I would argue that many, if not most of the disabling aspects of autism are not “autism” so much as the environment, expectations, and norms of the dominant culture.
(As well as comorbid conditions that are also not “autism,” as often discussed by Amy Sequenzia, but that’s a topic for another day.)
To quote the blog Autism Through Cats, “We’re disabled by the way it’s socially acceptable to wear strong perfume that makes us feel ill but it’s not acceptable to cope with stress by rocking.”
When it comes to forming relationships—either friendly, professional, or romantic—we’re often disabled by our different social rhythms and priorities, and our sensory perceptions.
We’re disabled by the fact that normal autistic behaviors are seen as rude, crude, and antisocial. Our intentions are misinterpreted, our natural body language is seen as a lack of body language, our emotions are misread, our sensory needs and pains are dismissed, our conversation structure is seen as self-absorbed, and our expressions of empathy are read as uncaring.
Even if we don’t always come out and say it, everyone knows that the autistic minority has to adapt to an alien culture that won’t adapt to us. When you play the game of social integration, you win or you die.

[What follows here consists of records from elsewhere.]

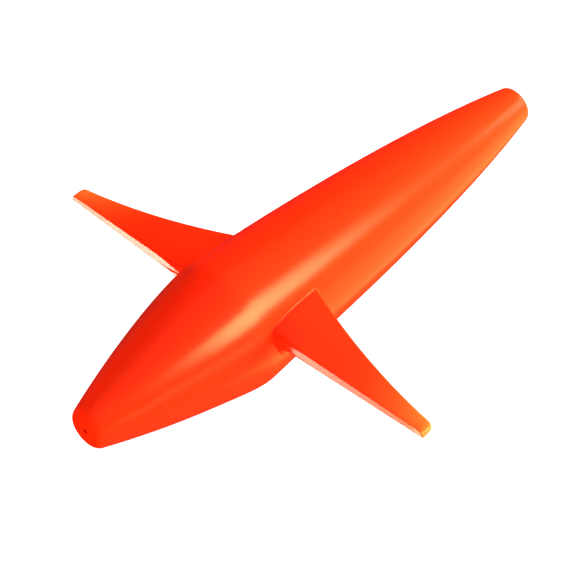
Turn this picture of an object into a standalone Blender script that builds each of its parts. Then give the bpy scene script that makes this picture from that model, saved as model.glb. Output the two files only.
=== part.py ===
"""A trolling bird teaser: a hollow float with two tapered wings, towed on a line that runs through it.

The float is moulded in two halves that meet on the upright plane through its axis, and each half
carries its own wing. The right half has a lip that enters a rebate in the left half, where the two
are glued. Between them the halves hold the line tube, on the axis, and the keel weight, in the belly.

World frame: the head points to -X, the tail to +X, up is +Z, and the belly touches z = 0.
A station is a distance along the axis from the head's end face. A span is a distance from the
upright middle plane, and a rise is a height above the axis.
"""

import math

import bmesh
import bpy
from mathutils import Vector

MM = 0.001

# Float, outside
LENGTH = 230.0 * MM
MAX_RADIUS = 26.3 * MM
CREST_STATION = 73.0 * MM
NOSE_ROUND = 3.6 * MM
NOSE_RADIUS = 9.0 * MM
NOSE_SLOPE = math.radians(19.3)
NOSE_HANDLE = 42.0 * MM
CREST_FORE_HANDLE = 5.0 * MM
CREST_AFT_HANDLE = 9.0 * MM
TAIL_ROUND = 2.8 * MM
TAIL_RADIUS = 7.8 * MM
TAIL_SLOPE = math.radians(13.3)
TAIL_HANDLE = 60.0 * MM

# Float, inside
WALL = 2.2 * MM
END_WALL = 9.0 * MM
LIP_THICKNESS = 0.8 * MM
LIP_DEPTH = 1.6 * MM
FORMER_THICKNESS = 2.0 * MM
TAIL_FORMER_STATION = 172.0 * MM
FIT_GAP = 0.3 * MM

# Wings
WING_STATION = 74.0 * MM
ROOT_SINK = 1.3 * MM
WING_ROOT_SPAN = MAX_RADIUS - ROOT_SINK
WING_TIP_SPAN = 96.5 * MM
WING_SWEEP = 7.2 * MM
ROOT_CHORD = 24.7 * MM
MIDDLE_CHORD = 12.7 * MM
TIP_CHORD = 5.8 * MM
ROOT_RISE = 8.4 * MM
TIP_DROP = 9.8 * MM
ROOT_FACET = 5.9 * MM
TIP_FACET = 3.2 * MM
REAR_EDGE = 1.4 * MM
TOP_CROWN = 0.05
CORE_WALL = 1.6 * MM
CORE_END = 0.6 * MM
CORE_TIP_SPAN = 62.0 * MM
TOP_FILLET = 3.0 * MM
UNDER_FILLET = 8.0 * MM
REAR_FILLET = 3.0 * MM

# Line tube
LINE_BORE_RADIUS = 1.1 * MM
TUBE_OUTER_RADIUS = 2.2 * MM
TUBE_END_COVER = 3.0 * MM
BORE_MOUTH = 0.3 * MM

# Keel weight
WEIGHT_RADIUS = 4.5 * MM
WEIGHT_LENGTH = 60.0 * MM
WEIGHT_STATION = 56.0 * MM
WEIGHT_FLOOR = 1.0 * MM
CARRIER_INSET = 14.0 * MM
WEIGHT_CHAMFER = 0.6 * MM

# Steps in the round surfaces
ROUND_SEGMENTS = 40
HEAD_STEPS = 9
AFT_STEPS = 10
CORNER_STEPS = 3
WING_STEPS = 9
FILLET_STEPS = 7
TOP_STEPS = 5

# The share of a fillet's radius, beyond the wing's root, that gets the closer steps
FILLET_REACH = 1.0
# A cutter runs past what it cuts by this much
OVERRUN = 2.0 * MM
# An inner body's surface is set this far inside a cut that already made the face
CLEAR_OF_CUT = 1.0 * MM

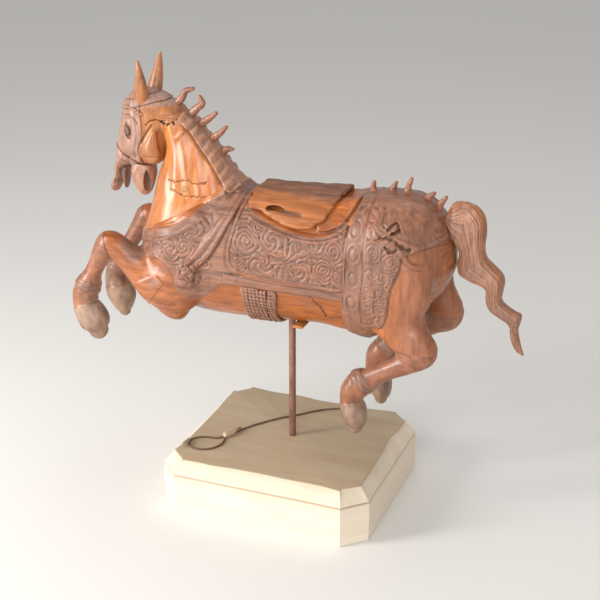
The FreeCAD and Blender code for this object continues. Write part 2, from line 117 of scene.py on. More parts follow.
def points_on_route(route):
    """Closely spaced points of the smooth line whose control points are the route."""
    curve = bpy.data.curves.new("route", "CURVE")
    curve.dimensions = "3D"
    spline = curve.splines.new("NURBS")
    spline.points.add(len(route) - 1)
    for point, at in zip(spline.points, route):
        point.co = (*at, 1.0)
    spline.order_u = 3
    spline.use_endpoint_u = True
    spline.resolution_u = 16
    holder = bpy.data.objects.new("route", curve)
    bpy.context.scene.collection.objects.link(holder)
    mesh = bpy.data.meshes.new_from_object(holder)
    found = [v.co.copy() for v in mesh.vertices]
    bpy.data.objects.remove(holder)
    bpy.data.curves.remove(curve)
    bpy.data.meshes.remove(mesh)
    return found


def sweep(bm, line, radii, sides=8):
    """Closed tube along a line of points."""
    rings = []
    tangent = (line[1] - line[0]).normalized()
    across = tangent.orthogonal().normalized()
    for i, at in enumerate(line):
        way = (line[min(i + 1, len(line) - 1)] - line[max(i - 1, 0)]).normalized()
        across = (across - way * across.dot(way)).normalized()
        other = way.cross(across)
        ring = []
        for k in range(sides):
            turn = 2 * math.pi * k / sides
            out = across * math.cos(turn) + other * math.sin(turn)
            ring.append(bm.verts.new(at + out * radii[i]))
        rings.append(ring)
    for a, b in zip(rings, rings[1:]):
        for k in range(sides):
            bm.faces.new((a[k], a[(k + 1) % sides], b[(k + 1) % sides], b[k]))
    bm.faces.new(rings[0][::-1])
    bm.faces.new(rings[-1])


def object_from(bm, name, smooth=True, sharp=None):
    mesh = bpy.data.meshes.new(name)
    bm.to_mesh(mesh)
    bm.free()
    mesh.polygons.foreach_set("use_smooth", [smooth] * len(mesh.polygons))
    if sharp:
        mesh.set_sharp_from_angle(angle=math.radians(sharp))
    piece = bpy.data.objects.new(name, mesh)
    bpy.context.scene.collection.objects.link(piece)
    return piece


def twisted(name, line):
    """Three plies laid round each other along a line."""
    bm = bmesh.new()
    run = [0.0]
    for a, b in zip(line, line[1:]):
        run.append(run[-1] + (b - a).length)
    ply = TWINE_RADIUS * 0.56
    for phase in range(PLIES):
        strand = []
        for i, at in enumerate(line):
            way = (line[min(i + 1, len(line) - 1)] - line[max(i - 1, 0)]).normalized()
            side = way.cross(Vector((0, 0, 1)))
            turn = 2 * math.pi * (run[i] / TWINE_PITCH + phase / PLIES)
            out = side * math.cos(turn) + Vector((0, 0, 1)) * math.sin(turn)
            strand.append(at + out * (TWINE_RADIUS - ply))
        sweep(bm, strand, [ply] * len(strand), 8)
    return object_from(bm, name)


def knot():
    bm = bmesh.new()
    for tilt, wide in KNOT_TURNS:
        radius = KNOT_RADIUS * wide
        ring = []
        for k in range(25):
            turn = 2 * math.pi * k / 24
            ring.append(KNOT_AT + Vector((radius * math.cos(turn), radius * math.sin(turn) * math.cos(tilt),
                                          radius * math.sin(turn) * math.sin(tilt))))
        sweep(bm, ring, [KNOT_CORD] * 25, 10)
    return object_from(bm, "twine_knot")


def bead():
    bm = bmesh.new()
    line = [BEAD_FROM.lerp(BEAD_TO, t) for t, r in BEAD_PROFILE]
    sweep(bm, line, [BEAD_RADIUS * r for t, r in BEAD_PROFILE], 28)
    return object_from(bm, "twine_bead")


def lay_twine():
    made = {}
    lines = {"twine_run": points_on_route(TWINE_RUN), "twine_loop": points_on_route(TWINE_LOOP)}
    for name, line in lines.items():
        made[name] = twisted(name, line)
    made["twine_knot"] = knot()
    made["twine_bead"] = bead()
    made["twine_tassel"] = tassel()
    for name, piece in made.items():
        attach(piece, "stand")
        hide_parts(name)
    for name, end, holds in (("twine_run", "knot", ["twine_knot", "twine_bead"]),
                             ("twine_loop", "object", ["twine_tassel"])):
        line = lines[name]
    return made


def tassel():
    bm = bmesh.new()
    rng = np.random.default_rng(11)
    for i in range(TASSEL_FIBRES):
        turn = rng.uniform(0, 2 * math.pi)
        out = TASSEL_SPREAD * math.sqrt(rng.uniform(0, 1))
        reach = TASSEL_LENGTH * rng.uniform(0.75, 0.98)
        wave = rng.uniform(0, 2 * math.pi)
        line = []
        for k in range(9):
            t = k / 8
            spread = out * (0.3 + 0.7 * t) * 0.9
            drop = 0.0009 * t * t
            line.append(TASSEL_AT + Vector((spread * math.cos(turn) + 0.0002 * math.sin(5 * t + wave),
                                            -reach * t,
                                            spread * math.sin(turn) * (1 - 0.35 * t) - drop)))
        sweep(bm, line, [0.00034 - 0.00016 * k / 8 for k in range(9)], 5)
    for k in range(4):
        ring = []
        for j in range(21):
            turn = 2 * math.pi * j / 20
            ring.append(TASSEL_AT + Vector((0.0013 * math.cos(turn), -0.0008 - 0.0007 * k,
                                            0.0013 * math.sin(turn))))
        sweep(bm, ring, [0.0004] * 21, 6)
    return object_from(bm, "twine_tassel")


twine = lay_twine()

# ---------------------------------------------------------------- curves and fields


def curve_through(rows, count=6):
    """Catmull-Rom curve through rows of numbers."""
    p = np.asarray(rows, float)
    p = np.vstack([2 * p[0] - p[1], p, 2 * p[-1] - p[-2]])
    t = np.arange(count)[:, None] / count
    runs = []
    for a, b, c, d in zip(p, p[1:], p[2:], p[3:]):
        runs.append(0.5 * (2 * b + (c - a) * t + (2 * a - 5 * b + 4 * c - d) * t ** 2
                           + (3 * b - a - 3 * c + d) * t ** 3))
    runs.append(p[-2:-1])
    return np.vstack(runs)


def loop_through(points, count=4):
    p = np.asarray(points, float)
    rows = np.vstack([p[-1:], p, p[:2]])
    curve = curve_through(rows, count)
    return curve[count:count * (len(p) + 1)]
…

After all, there’s a reason why the mainstream philosophy is to drill autistic kids with eye contact and handshakes. The physical pain and psychological trauma of autistics is secondary to the minor confusion of allistics, when those allistics are the ones with the power to arrest us, hire us, or fire us.
We live amidst a neurotypical majority in a world where everything from clothing to infrastructure is designed without us in mind.
It’s disabling to be autistic in a neurotypical culture.